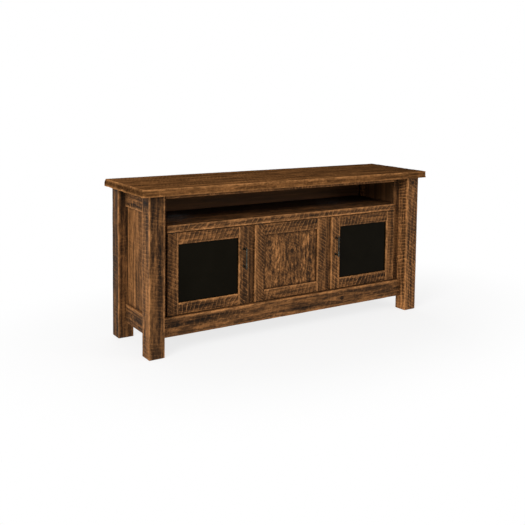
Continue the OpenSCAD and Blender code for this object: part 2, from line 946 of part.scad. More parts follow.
module left_door_hinge_stile() { color(WOOD_DARK) on_left_door() hinge_stile(true); }
module left_door_pull_stile() { color(WOOD_DARK) on_left_door() free_stile(true, true); }
module left_door_top_rail() { color(WOOD_MID) on_left_door() door_top_rail(true); }
module left_door_bottom_rail() { color(WOOD_MID) on_left_door() door_bottom_rail(true); }
module left_door_glass() { color(GLASS) on_left_door() door_glass(); }
module left_door_glass_stops() { color(WOOD_DARK) on_left_door() door_glass_stops(); }
module left_door_pull() { color(IRON) on_left_door() door_pull(); }
module left_door_fittings() { color(STEEL) on_left_door() door_fittings(true); }

module center_door_hinge_stile() { color(WOOD_DARK) on_center_door() hinge_stile(false); }
module center_door_free_stile() { color(WOOD_DARK) on_center_door() free_stile(false, false); }
module center_door_top_rail() { color(WOOD_MID) on_center_door() door_top_rail(false); }
module center_door_bottom_rail() { color(WOOD_MID) on_center_door() door_bottom_rail(false); }
module center_door_panel() { color(WOOD_LIGHT) on_center_door() door_wood_panel(); }
module center_door_fittings() { color(STEEL) on_center_door() door_fittings(false); }

module right_door_hinge_stile() { color(WOOD_DARK) on_right_door() hinge_stile(true); }
module right_door_pull_stile() { color(WOOD_DARK) on_right_door() free_stile(true, true); }
module right_door_top_rail() { color(WOOD_MID) on_right_door() door_top_rail(true); }
module right_door_bottom_rail() { color(WOOD_MID) on_right_door() door_bottom_rail(true); }
module right_door_glass() { color(GLASS) on_right_door() door_glass(); }
module right_door_glass_stops() { color(WOOD_DARK) on_right_door() door_glass_stops(); }
module right_door_pull() { color(IRON) on_right_door() door_pull(); }
module right_door_fittings() { color(STEEL) on_right_door() door_fittings(true); }

top_board_front();
top_board_middle();
top_board_back();
post_front_left();
post_front_right();
post_back_left();
post_back_right();
side_top_rail_left();
side_top_rail_right();
side_bottom_rail_left();
side_bottom_rail_right();
side_boards_left();
side_boards_right();
side_liner_left();
side_liner_right();
front_apron();
back_bottom_rail();
back_top_rail();
back_panel();
bottom_panel();
partition_left();
partition_right();
media_shelf();
adjustable_shelves();
shelf_pins();
support_cleats();
carcass_screws();
face_stile_left();
face_stile_right();
divider_stile_left();
divider_stile_right();
face_top_rail();
left_door_hinge_stile();
left_door_pull_stile();
left_door_top_rail();
left_door_bottom_rail();
left_door_glass();
left_door_glass_stops();
left_door_pull();
left_door_fittings();
center_door_hinge_stile();
center_door_free_stile();
center_door_top_rail();
center_door_bottom_rail();
center_door_panel();
center_door_fittings();
right_door_hinge_stile();
right_door_pull_stile();
right_door_top_rail();
right_door_bottom_rail();
right_door_glass();
right_door_glass_stops();
right_door_pull();
right_door_fittings();
hinge_frame_leaves();
hinge_pins();
magnetic_catches();
touch_latch_body();
touch_latch_plunger();
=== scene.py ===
"""Looks of the tv stand: rough-sawn boards, dark glass, cast pulls, floor, light and camera."""
import json
import math

import bpy
import numpy as np
from mathutils import Matrix, Vector


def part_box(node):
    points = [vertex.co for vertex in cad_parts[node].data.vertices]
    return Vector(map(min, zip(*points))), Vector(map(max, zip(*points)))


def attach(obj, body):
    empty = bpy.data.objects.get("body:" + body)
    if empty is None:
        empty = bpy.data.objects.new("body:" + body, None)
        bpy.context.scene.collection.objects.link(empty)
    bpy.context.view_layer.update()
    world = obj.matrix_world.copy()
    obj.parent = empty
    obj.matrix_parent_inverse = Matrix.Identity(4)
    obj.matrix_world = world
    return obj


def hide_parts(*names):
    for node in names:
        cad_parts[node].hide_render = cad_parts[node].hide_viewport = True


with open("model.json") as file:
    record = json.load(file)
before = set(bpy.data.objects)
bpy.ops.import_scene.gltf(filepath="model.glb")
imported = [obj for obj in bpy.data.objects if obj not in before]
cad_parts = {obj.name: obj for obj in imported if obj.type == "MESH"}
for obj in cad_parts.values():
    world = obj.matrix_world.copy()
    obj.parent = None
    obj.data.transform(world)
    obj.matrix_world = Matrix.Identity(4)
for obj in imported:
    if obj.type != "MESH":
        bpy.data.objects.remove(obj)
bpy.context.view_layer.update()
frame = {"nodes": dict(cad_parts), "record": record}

BODY_OF = {node: body for body, nodes in frame["record"]["behaviour"]["bodies"].items() for node in nodes}
SLOT_OF = {part["node"]: part["material_slot"] for part in frame["record"]["subparts"]}


# ------------------------------------------------------------------ colour

def linear(red, green, blue):
    """A colour given as 0 to 255 on a screen, as the linear values that shaders take."""
    def channel(value):
        value = value / 255
        return value / 12.92 if value <= 0.04045 else ((value + 0.055) / 1.055) ** 2.4
    return (channel(red), channel(green), channel(blue), 1.0)


# ------------------------------------------------------------------ noise

def lattice_value(ix, iy, iz, seed):
    """A repeatable value from 0 to 1 for each lattice point."""
    mixed = (ix * 374761393 + iy * 668265263 + iz * 1442695041 + seed * 144665) & 0xFFFFFFFF
    mixed = ((mixed ^ (mixed >> 13)) * 1274126177) & 0xFFFFFFFF
    return ((mixed ^ (mixed >> 16)) & 0xFFFFFF) / 0xFFFFFF


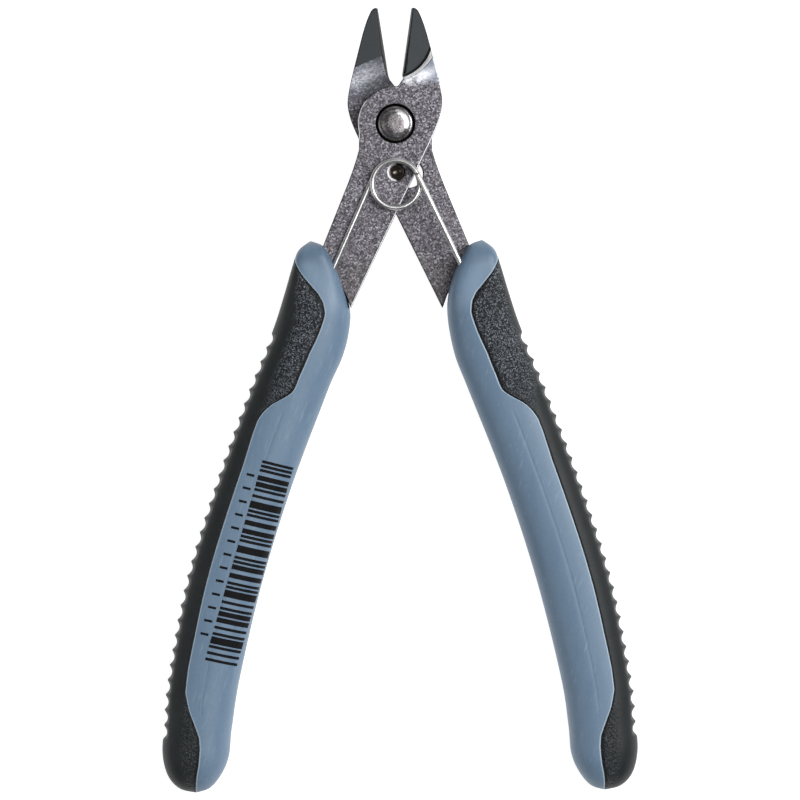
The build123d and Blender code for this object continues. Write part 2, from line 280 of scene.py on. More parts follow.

● Requirements
Tally how many lines of the records hold the word "from". Answer with the number only.

● Exercise solution
4